Large LPs such as pension funds can write substantial cheques to GPs. But with that scale comes leverage prompting downward pressure on fees as investors deploy more capital.
Co-investments
From the LP perspective, lower fees remain a top priority. In private credit, this can be achieved either through direct negotiations with GPs or by pushing for co-investments to achieve a blended fee, ACI understands.
Some pension funds are increasingly seeking co-investments, which can come with reduced fees, no carried interest, or both.
However, some warn that this trend may not benefit LPs in the long-term. As more investors chase the same co-investment opportunities, competition may intensify, particularly in North America, where spreads have already been compressing sharply, industry sources told ACI. The risk is twofold, as co-investment supply is limited and GPs can afford to be more selective.

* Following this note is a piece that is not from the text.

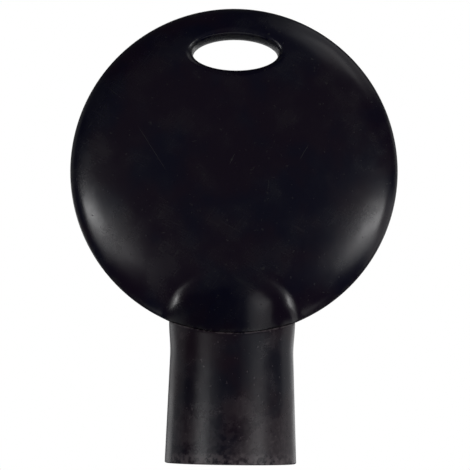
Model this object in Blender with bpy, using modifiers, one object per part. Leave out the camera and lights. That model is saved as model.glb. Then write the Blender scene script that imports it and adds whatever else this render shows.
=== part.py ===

In the UK specifically, defined contribution (DC) funds are putting pressure on fees as they look to allocate to alternatives. This comes as many have signed up to the Mansion House Accord, which aims to encourage pension providers to allocate at least 10 per cent of schemes’ default funds to private markets.
“DC schemes are very cost conscious, especially master trusts because a lot of master trusts are sold at specific fees and they want to continue to do that,” said Joshun Sandhu, head of investment solutions and partnerships at Mobius Life. “So, in order to do that you need to keep manager fees as low as they can.
“What you will get from private markets managers is that they can’t charge DC schemes as much as they can other clients, but what the manager gets is a growing book of assets that will aggressively grow.”
Sandhu believes that managers will need to more flexible if they want to get into the UK DC space and will need to be competitive on fees.